We issued an order to show cause why the appeal should not be dismissed as untimely, and Mother has filed a responsive brief advancing two  arguments to avoid that result.   Given children's special need for finality in adoption related proceedings (see, e.g., In re Alyssa H. (1994) 22 Cal.App.4th 1249, 1254, 27 Cal.Rptr.2d 809), the deadline for appealing from orders terminating parental rights should be firmly applied, and Mother has identified no basis for making an exception in this case.

 Mother's first argument is that her late filing should be excused because the court failed to properly notify her of her right to appeal.   She did not attend the May 12, 2004 Welfare and Institutions Code section 366.26 1 hearing at which her parental rights were terminated.   Mother's counsel told the court at the hearing that she had had no contact with Mother since November of 2003.   Counsel stated, “Since I've had no contact I don't know whether her non-appearance is her speaking what she wants.   I can only say the last I had contact with her which was in November is that she was opposed to the termination of her rights, and I would say that for the record and submit.”   After the court ruled, counsel asked, “And P.D. relieved?”   The court responded, “Pending protection of appellate rights.”   On the date of the hearing, the court sent Mother a notice advising her of her right to appeal and of the deadline for appealing, with a copy of the minute order terminating her parental rights.   The notice was mailed to an address in Pittsburg.

Mother contends that this notice was insufficient because, in October 2003, she had filed with the court a “notification of mailing address” form under section 316.1, which listed an address in Antioch where she was to receive mailings from the court.  Section 316.1 requires a parent to designate a mailing address to be used for notices until the parent notifies the court or the agency in writing of a new address.

It is not apparent how the Pittsburg address came to be used.   Mother appeared at a hearing on November 17, 2003, at which the section 366.26 hearing was set for March 10, 2004;  notice of the March 10 hearing was sent to Mother at the Antioch address specified in her section 316.1 filing.   For unexplained reasons, the agency report for the March 10 hearing listed Mother at the Pittsburg address, rather than the Antioch address.   Mother did not appear at the March 10 hearing, where counsel for the minor reported that the foster family had not heard from Mother since Christmas, and the court continued the section 366.26 hearing to May 12, 2004.   Notice of the May 12 hearing was mailed to the Pittsburg address.

Mother does not contend that she lacked notice of the May 12 hearing, where, as has been indicated, she failed to appear.   Because of that failure, she was not entitled under the California Rules of Court to notice of  her right of appeal from the orders at that hearing.  California Rules of Court, rule 1463(h) provides with respect to section 366.26 hearings that “[t]he court must advise all parties of their appeal rights as provided in rule 1435.”  California Rules of Court, rule 1435(d) directs the court to “advise, orally or in writing, the child, if of sufficient age, and if present, the parent or guardian of:  [¶] (1) The right of the child and parent or guardian to appeal from the court order;  [¶] (2) The necessary steps and time for taking an appeal;  [etc.].” (Italics added;  compare Cal.
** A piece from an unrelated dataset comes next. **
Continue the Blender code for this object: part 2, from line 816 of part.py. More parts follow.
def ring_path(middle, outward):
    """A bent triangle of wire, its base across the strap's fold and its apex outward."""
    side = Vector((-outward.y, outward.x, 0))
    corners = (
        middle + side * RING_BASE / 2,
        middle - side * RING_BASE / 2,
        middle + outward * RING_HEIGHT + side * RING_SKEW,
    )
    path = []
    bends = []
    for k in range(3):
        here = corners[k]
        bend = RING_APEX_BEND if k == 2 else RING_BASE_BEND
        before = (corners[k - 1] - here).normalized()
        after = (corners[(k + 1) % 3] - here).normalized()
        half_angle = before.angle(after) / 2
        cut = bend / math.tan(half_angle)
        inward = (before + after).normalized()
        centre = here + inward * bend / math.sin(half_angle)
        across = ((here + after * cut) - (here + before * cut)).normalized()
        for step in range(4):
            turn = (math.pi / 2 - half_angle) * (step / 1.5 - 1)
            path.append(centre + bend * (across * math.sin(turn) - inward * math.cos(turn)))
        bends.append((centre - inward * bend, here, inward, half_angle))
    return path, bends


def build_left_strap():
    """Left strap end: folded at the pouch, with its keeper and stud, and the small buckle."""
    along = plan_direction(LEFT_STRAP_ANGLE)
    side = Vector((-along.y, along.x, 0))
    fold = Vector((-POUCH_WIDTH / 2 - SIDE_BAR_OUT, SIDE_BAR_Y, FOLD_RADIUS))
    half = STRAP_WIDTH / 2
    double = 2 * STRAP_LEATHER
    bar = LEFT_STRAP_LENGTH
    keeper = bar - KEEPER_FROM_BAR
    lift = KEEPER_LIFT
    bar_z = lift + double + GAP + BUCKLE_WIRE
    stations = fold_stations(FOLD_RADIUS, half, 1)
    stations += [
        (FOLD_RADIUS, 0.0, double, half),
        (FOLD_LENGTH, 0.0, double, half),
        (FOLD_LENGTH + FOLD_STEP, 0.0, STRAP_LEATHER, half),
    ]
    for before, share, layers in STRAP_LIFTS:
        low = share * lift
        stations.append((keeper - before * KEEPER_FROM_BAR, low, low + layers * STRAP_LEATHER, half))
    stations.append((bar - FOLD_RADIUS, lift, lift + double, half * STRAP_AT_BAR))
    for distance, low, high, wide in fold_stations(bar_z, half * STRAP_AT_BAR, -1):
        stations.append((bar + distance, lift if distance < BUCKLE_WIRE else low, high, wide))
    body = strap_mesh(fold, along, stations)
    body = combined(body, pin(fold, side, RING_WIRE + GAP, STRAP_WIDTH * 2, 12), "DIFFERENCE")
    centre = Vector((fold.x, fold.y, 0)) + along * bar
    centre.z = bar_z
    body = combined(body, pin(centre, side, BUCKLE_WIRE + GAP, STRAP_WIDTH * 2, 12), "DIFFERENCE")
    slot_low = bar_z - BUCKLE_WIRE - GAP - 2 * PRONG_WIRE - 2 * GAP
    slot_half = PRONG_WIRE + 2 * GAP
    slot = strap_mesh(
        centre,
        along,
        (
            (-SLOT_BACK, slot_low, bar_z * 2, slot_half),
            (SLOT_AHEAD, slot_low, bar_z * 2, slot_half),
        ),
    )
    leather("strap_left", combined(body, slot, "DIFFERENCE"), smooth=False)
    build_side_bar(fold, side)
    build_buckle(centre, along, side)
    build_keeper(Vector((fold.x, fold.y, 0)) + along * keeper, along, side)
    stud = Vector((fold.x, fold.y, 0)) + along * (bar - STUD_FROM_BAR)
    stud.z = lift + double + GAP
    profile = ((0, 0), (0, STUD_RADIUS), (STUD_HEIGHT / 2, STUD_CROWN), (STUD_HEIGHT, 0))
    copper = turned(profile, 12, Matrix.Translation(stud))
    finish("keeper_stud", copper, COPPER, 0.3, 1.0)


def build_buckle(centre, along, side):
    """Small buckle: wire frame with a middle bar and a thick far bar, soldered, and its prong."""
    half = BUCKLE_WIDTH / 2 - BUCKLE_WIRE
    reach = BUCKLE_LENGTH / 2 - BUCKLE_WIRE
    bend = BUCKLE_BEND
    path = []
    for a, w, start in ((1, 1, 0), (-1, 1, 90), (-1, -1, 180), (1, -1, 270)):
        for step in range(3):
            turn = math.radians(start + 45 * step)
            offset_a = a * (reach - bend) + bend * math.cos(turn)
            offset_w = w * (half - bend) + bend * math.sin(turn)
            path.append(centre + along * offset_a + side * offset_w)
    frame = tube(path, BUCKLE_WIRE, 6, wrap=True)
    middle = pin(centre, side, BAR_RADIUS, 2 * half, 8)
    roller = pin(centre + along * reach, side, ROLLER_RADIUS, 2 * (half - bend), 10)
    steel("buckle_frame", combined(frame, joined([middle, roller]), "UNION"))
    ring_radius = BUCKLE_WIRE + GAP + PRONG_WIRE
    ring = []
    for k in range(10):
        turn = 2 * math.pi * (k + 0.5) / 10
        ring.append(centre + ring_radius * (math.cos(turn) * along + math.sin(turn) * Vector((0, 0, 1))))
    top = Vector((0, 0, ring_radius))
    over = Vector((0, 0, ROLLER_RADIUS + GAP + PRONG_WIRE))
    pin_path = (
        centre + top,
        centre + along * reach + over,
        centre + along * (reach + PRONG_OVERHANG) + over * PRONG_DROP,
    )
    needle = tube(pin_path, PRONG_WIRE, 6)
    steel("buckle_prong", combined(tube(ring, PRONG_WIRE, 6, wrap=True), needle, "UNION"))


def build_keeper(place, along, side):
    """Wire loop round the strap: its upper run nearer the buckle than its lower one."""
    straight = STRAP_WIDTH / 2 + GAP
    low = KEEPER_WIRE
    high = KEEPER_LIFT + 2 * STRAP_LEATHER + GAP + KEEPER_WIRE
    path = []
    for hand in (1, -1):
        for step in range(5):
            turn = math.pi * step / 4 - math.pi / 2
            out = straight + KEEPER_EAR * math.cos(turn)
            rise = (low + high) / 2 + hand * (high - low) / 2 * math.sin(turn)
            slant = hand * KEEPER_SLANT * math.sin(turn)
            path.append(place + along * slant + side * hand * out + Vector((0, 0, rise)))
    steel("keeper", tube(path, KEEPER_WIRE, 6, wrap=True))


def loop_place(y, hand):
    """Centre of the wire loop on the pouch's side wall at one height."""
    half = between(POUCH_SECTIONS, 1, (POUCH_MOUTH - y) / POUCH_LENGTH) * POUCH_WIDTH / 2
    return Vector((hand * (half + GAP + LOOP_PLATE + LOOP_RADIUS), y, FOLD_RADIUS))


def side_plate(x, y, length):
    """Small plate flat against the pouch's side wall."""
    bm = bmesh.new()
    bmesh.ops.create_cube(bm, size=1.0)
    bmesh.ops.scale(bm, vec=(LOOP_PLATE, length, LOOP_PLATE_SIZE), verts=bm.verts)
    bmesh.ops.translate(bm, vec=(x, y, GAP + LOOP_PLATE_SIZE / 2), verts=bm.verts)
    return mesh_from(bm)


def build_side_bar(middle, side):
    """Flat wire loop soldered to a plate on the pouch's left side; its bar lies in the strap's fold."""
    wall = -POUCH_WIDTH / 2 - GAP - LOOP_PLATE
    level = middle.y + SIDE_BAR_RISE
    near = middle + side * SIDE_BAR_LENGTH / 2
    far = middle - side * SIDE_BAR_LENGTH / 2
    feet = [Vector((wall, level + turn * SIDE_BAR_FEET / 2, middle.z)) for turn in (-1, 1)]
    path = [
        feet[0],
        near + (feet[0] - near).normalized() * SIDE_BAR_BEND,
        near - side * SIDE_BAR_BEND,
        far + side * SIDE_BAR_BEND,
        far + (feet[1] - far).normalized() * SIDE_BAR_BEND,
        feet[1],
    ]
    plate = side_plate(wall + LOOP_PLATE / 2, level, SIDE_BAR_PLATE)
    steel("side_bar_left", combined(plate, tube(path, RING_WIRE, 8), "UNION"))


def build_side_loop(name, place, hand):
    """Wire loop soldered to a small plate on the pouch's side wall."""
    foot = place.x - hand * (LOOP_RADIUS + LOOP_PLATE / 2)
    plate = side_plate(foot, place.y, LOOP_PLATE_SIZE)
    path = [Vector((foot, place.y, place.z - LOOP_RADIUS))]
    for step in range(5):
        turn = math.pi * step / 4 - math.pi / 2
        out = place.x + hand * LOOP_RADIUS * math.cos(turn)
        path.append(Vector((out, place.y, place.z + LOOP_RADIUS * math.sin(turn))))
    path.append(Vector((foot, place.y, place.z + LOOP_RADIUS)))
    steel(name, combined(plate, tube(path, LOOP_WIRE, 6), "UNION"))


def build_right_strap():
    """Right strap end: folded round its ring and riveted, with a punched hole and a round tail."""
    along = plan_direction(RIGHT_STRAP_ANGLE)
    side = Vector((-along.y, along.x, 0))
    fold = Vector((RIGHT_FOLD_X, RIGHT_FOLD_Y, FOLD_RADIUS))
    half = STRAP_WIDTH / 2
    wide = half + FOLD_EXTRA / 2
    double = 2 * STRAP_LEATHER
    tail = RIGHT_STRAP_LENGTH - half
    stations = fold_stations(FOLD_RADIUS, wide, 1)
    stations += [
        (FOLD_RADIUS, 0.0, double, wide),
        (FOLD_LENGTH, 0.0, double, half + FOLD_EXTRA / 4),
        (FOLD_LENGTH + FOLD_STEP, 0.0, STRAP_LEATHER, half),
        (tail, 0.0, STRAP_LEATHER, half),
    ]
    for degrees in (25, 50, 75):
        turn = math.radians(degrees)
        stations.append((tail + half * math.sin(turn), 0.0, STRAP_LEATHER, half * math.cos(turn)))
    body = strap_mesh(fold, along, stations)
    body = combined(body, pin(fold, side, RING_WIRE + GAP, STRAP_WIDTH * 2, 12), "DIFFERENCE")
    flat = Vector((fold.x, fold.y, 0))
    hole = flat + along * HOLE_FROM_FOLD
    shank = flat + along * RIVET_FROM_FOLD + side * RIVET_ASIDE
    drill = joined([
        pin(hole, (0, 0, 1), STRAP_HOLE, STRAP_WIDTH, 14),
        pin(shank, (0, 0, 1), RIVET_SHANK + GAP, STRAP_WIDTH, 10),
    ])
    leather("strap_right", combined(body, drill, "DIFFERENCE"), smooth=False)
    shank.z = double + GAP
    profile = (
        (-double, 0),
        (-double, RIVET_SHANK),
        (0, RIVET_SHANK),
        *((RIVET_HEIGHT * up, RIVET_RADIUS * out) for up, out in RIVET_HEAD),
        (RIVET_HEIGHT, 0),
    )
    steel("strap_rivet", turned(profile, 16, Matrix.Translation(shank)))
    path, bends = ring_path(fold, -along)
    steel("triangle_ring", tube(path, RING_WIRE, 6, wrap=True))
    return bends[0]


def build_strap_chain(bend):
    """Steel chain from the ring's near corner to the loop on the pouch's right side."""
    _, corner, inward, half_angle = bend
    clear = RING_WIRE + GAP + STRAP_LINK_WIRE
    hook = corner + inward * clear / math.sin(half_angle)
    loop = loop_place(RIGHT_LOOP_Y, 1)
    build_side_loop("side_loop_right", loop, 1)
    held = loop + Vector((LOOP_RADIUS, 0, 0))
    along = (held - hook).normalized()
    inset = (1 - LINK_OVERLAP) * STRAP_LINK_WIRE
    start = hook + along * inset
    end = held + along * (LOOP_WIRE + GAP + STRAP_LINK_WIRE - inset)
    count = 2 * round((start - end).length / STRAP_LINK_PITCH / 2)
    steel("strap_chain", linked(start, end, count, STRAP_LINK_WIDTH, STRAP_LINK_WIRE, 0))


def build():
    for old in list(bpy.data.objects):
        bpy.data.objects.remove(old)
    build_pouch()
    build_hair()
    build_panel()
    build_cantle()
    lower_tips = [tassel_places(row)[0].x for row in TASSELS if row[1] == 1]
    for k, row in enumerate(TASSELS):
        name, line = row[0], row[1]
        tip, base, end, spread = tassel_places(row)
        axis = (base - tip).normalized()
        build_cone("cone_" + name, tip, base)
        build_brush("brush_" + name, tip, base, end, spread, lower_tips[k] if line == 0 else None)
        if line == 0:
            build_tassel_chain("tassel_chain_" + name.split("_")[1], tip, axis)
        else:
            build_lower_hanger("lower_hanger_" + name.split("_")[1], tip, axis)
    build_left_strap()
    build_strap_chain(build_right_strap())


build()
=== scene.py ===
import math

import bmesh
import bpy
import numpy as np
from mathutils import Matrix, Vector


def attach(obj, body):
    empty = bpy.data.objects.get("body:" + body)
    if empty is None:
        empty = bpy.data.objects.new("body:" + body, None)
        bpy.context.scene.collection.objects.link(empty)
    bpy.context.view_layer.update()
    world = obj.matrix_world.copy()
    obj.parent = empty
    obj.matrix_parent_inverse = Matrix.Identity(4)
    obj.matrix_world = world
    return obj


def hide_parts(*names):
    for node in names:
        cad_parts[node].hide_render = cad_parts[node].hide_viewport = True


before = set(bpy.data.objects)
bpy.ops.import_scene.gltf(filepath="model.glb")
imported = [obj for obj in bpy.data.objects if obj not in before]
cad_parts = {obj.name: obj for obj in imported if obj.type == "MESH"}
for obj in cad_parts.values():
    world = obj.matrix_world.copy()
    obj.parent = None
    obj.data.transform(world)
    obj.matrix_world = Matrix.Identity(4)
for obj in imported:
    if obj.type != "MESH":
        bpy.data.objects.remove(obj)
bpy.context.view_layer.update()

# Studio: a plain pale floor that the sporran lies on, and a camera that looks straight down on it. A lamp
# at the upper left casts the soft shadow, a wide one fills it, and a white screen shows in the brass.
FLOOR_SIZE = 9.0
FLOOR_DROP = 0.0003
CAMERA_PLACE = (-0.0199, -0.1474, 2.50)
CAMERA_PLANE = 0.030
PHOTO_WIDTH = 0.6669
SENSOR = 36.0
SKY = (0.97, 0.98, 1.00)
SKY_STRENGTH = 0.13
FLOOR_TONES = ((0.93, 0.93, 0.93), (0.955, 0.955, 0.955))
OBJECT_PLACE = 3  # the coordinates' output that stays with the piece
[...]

Rules of Court, rule 1435(e) [requiring notice to parties, whether or not present, of procedures for review of order setting a § 366.26 hearing].)
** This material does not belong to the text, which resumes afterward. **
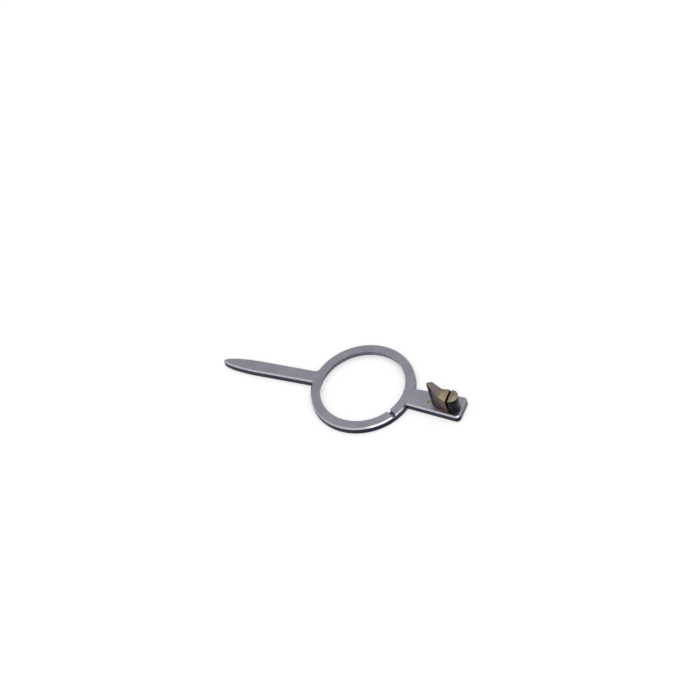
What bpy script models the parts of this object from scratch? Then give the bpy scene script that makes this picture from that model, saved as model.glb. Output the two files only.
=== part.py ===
"""A regulator index from a mechanical watch, lying on its plain face with its boot side up.

It is three pieces. The index plate is a ring with a long pointer tail and a short arm, and a
shallow saw cut crosses the ring's upper face.
The boot is a brass block with a tall beak and a screwdriver slot, whose shank turns in the arm.
The curb pin is a short brass pin pressed into the arm in front of the beak, cut off flush.
+X runs along the arm, away from the tail. The origin is under the middle of the whole part.
"""

import math

import bmesh
import bpy
from mathutils import Matrix, Vector

MM = 0.001

# Index plate
RING_RADIUS = 2.50 * MM
BORE_TOP_RADIUS = 2.03 * MM
BORE_BASE_RADIUS = 2.12 * MM
PLATE_THICKNESS = 0.345 * MM
EDGE_BEVEL = 0.065 * MM
TAIL_REACH = 7.21 * MM
TAIL_HALF_WIDTH = 0.338 * MM
TAIL_MIDDLE_Y = 0.083 * MM
TAIL_TIP_LENGTH = 1.90 * MM
TAIL_ROOT_FILLETS = (0.20 * MM, 0.06 * MM)
ARM_REACH = 5.145 * MM
ARM_ROOT_X = 2.40 * MM
ARM_ROOT_Y = (-0.552 * MM, 0.433 * MM)
ARM_END_Y = (-0.807 * MM, 0.466 * MM)
ARM_CORNER_RADIUS = 0.21 * MM
SAW_CUT_ANGLE = math.radians(-31.9)
SAW_CUT_WIDTH = 0.165 * MM
SAW_CUT_DEPTH = 0.13 * MM

# Boot, its places measured from the centre of the ring
BOOT_AXIS = Vector((4.610 * MM, -0.250 * MM))
BODY_CENTRE = Vector((4.715 * MM, -0.260 * MM))
BODY_BASE_RADIUS = 0.295 * MM
BODY_TOP_RADIUS = 0.350 * MM
BODY_HEIGHT = 0.87 * MM
BEAK_HEIGHT = 1.45 * MM
BEAK_TIP_X = (3.600 * MM, 3.620 * MM)
BEAK_TIP_Y = (-0.235 * MM, -0.140 * MM)
BEAK_SHOULDER_X = 3.850 * MM
BEAK_SHOULDER_Y = (-0.405 * MM, -0.070 * MM)
BEAK_ROOT_X = 4.175 * MM
BEAK_ROOT_Y = (-0.475 * MM, 0.045 * MM)
BEAK_END_X = 4.580 * MM
BEAK_END_Y = (-0.655 * MM, 0.090 * MM)
SLOT_WIDTH = 0.115 * MM
SLOT_NEAR_DEPTH = 0.72 * MM
SLOT_FAR_DEPTH = 0.06 * MM
SHANK_RADIUS = 0.21 * MM
SHANK_INTO_BODY = 0.10 * MM
RIVET_RADIUS = 0.28 * MM
RIVET_HEIGHT = 0.08 * MM
RIVET_RECESS = 0.02 * MM

# Curb pin
PIN_PLACE = Vector((3.455 * MM, -0.215 * MM))
PIN_RADIUS = 0.10 * MM
PIN_STANDS_PROUD = 0.008 * MM

# Fits
SEAT_GAP = 0.012 * MM
SHANK_GAP = 0.015 * MM
PIN_GAP = 0.010 * MM

CUT_PAST = 0.20 * MM
WELD = 1e-8
RING_SEGMENTS = 180
SMALL_SEGMENTS = 48

# The tail reaches further than the arm, so the ring sits beside the origin.
RING_CENTRE = Vector(((TAIL_REACH - ARM_REACH) / 2, 0.0))


def new_collection(name):
    collection = bpy.data.collections.new(name)
    bpy.context.scene.collection.children.link(collection)
    return collection


def metal(name, colour, roughness):
    material = bpy.data.materials.new(name)
    material.use_nodes = True
    shader = material.node_tree.nodes["Principled BSDF"]
    shader.inputs["Base Color"].default_value = (*colour, 1.0)
    shader.inputs["Roughness"].default_value = roughness
    shader.inputs["Metallic"].default_value = 1.0
    material.diffuse_color = (*colour, 1.0)
    return material


def new_object(name, mesh, collection, place=(0.0, 0.0, 0.0)):
    obj = bpy.data.objects.new(name, mesh)
    obj.location = place
    collection.objects.link(obj)
    return obj


def arc(centre, radius, start, end, steps):
    """Points along an arc, both ends included."""
    angles = [start + (end - start) * i / steps for i in range(steps + 1)]
    return [centre + radius * Vector((math.cos(a), math.sin(a))) for a in angles]


def rounded_corner(before, corner, after, radius, steps=12):
    """Points that round off one convex corner of an outline."""
    to_before = (before - corner).normalized()
    to_after = (after - corner).normalized()
    half = to_before.angle(to_after) / 2
    centre = corner + (to_before + to_after).normalized() * radius / math.sin(half)
    first = corner + to_before * radius / math.tan(half) - centre
    last = corner + to_after * radius / math.tan(half) - centre
    sweep = first.angle_signed(last)
    return [centre + Matrix.Rotation(-sweep * i / steps, 2) @ first for i in range(steps + 1)]


def extruded(name, outline, base, top, collection, place=(0.0, 0.0)):
    """A prism on an outline: a filled 2D curve with a thickness, made a mesh.

    The curve is laid out in millimetres, because its fill loses corners closer than 0.03 units.
    """
    curve = bpy.data.curves.new(name, "CURVE")
    curve.dimensions = "2D"
    curve.fill_mode = "BOTH"
    curve.extrude = (top - base) / 2 / MM
    spline = curve.splines.new("POLY")
    spline.points.add(len(outline) - 1)
    for point, corner in zip(spline.points, outline):
        point.co = (corner.x / MM, corner.y / MM, 0.0, 1.0)
    spline.use_cyclic_u = True
    source = bpy.data.objects.new(name, curve)
    bpy.context.scene.collection.objects.link(source)
    graph = bpy.context.evaluated_depsgraph_get()
    mesh = bpy.data.meshes.new_from_object(source.evaluated_get(graph))
    bpy.data.objects.remove(source)
    mesh.transform(Matrix.Scale(MM, 4))
    shape = bmesh.new()
    shape.from_mesh(mesh)
    bmesh.ops.remove_doubles(shape, verts=shape.verts, dist=WELD)
    bmesh.ops.dissolve_limit(
        shape, angle_limit=math.radians(0.5), verts=shape.verts, edges=shape.edges
    )
    bmesh.ops.recalc_face_normals(shape, faces=shape.faces)
    shape.to_mesh(mesh)
    shape.free()
    return new_object(name, mesh, collection, (*place, (base + top) / 2))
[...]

Mother submits, however, that she was entitled under case law and as a matter of due process to notice of her appeal rights.  (See In re Jacqueline H. (1978) 21 Cal.3d 170, 179, 145 Cal.Rptr. 548, 577 P.2d 683 [when parental rights are terminated, “the trial court should advise the parents of their right to appeal, to appellate counsel, [etc.]”].) Assuming without deciding that this is true, the record shows that such notice was in fact given to Mother.   Although the notice was not mailed to the address Mother had designated in the section 316.1 form, there is no showing that the court did not send the notice to her actual address at the time of the notice, or that she did not actually receive the notice the court sent-it appears that she was duly apprised of her appeal rights because she belatedly requested that an appeal be filed.   Moreover, the court advised Mother's counsel at the section 366.26 hearing that counsel was responsible for “protection of [her] appellate rights.”   Through the mailed notice to Mother and the oral advisement to her counsel, the court fulfilled whatever constitutional or common law duty it may have had to inform Mother of her appellate rights.   Even if the court's mailing could be said to have technically violated section 316.1 because it was not addressed as Mother had specified, no prejudice has been established.
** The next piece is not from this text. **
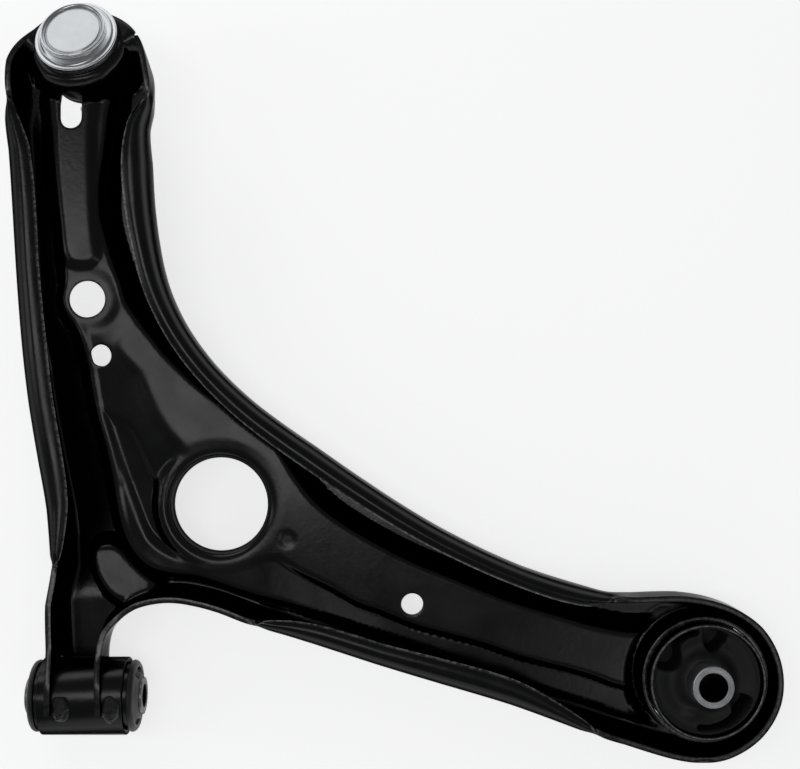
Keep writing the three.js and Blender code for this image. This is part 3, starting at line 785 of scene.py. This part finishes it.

 Mother's second argument is that the 60 days for filing the notice of appeal (Cal. Rules of Court, rule 39.1(f)) never began to run because the court did not file its order terminating her parental rights on Judicial Council form JV-320.  In re Alyssa H., supra, 22 Cal.App.4th at pages 1253-1254, 27 Cal.Rptr.2d 809, held that the 60 days for appealing from an order terminating parental rights begins to run from the day the order is pronounced in open court.  Alyssa H. followed In re Markaus V. (1989) 211 Cal.App.3d 1331, 1337, 260 Cal.Rptr. 126, which held that situations “where a statute requires a certain form of order” were excepted from the rule that the appeal period runs from an order's pronouncement.   In those situations, “the order is effective only when made in the statutory form.”  (Ibid.) Mother contends that the Markaus V. exception to the pronouncement rule applies here because California Rules of Court, rule 201.1(b) (rule 201.1(b)) requires use of Judicial Council form JV-320 for orders under section 366.26, and the court did not use that form in this case.  (See generally In re Juan C. (1993) 20 Cal.App.4th 748, 752-753,  24 Cal.Rptr.2d 573 [Judicial Council rules consistent with constitutional and statutory law “are as binding as procedural statutes” on juvenile courts].)   The court signed an order terminating Mother's parental rights on the date the order was orally pronounced, but the written order was not on the Judicial Council form.

We conclude that the Markaus V. exception is inapplicable in this case.   The exception applies where a statute provides for issuance and filing of a written order.  (In re Markaus V., supra, 211 Cal.App.3d at p. 1337, 260 Cal.Rptr. 126.)   The Markaus V. appeal was from an order pursuant to section 362.4, which authorizes the juvenile court to “issue” an order determining the custody of the child and directs that the order “shall be filed in the proceeding for nullity, dissolution, or legal separation, or in the proceeding to establish paternity, at the time the juvenile court terminates its jurisdiction over the minor, and shall become a part thereof․” Thus, this statute “plainly envision[ed] that a written order be ‘issued’ and filed in another action,” and did “not contemplate that an oral order shall be valid.”  (In re Markaus V., supra, at p. 1337, 260 Cal.Rptr. 126.)   Here, rule 201.1(b) refers only to mandatory use of judicial forms;  it does not indicate that, contrary to Alyssa H., an order terminating parental rights is effective only when a written order is filed.   Since rule 201.1(b) does not envision the issuance and filing of a written order when parental rights are terminated, it does not trigger the Markaus V. exception to the pronouncement rule.

The appeal is dismissed.

FOOTNOTES

1.   All further statutory references are to the Welfare and Institutions Code.

KAY, P.J.

We concur:  REARDON and SEPULVEDA, JJ.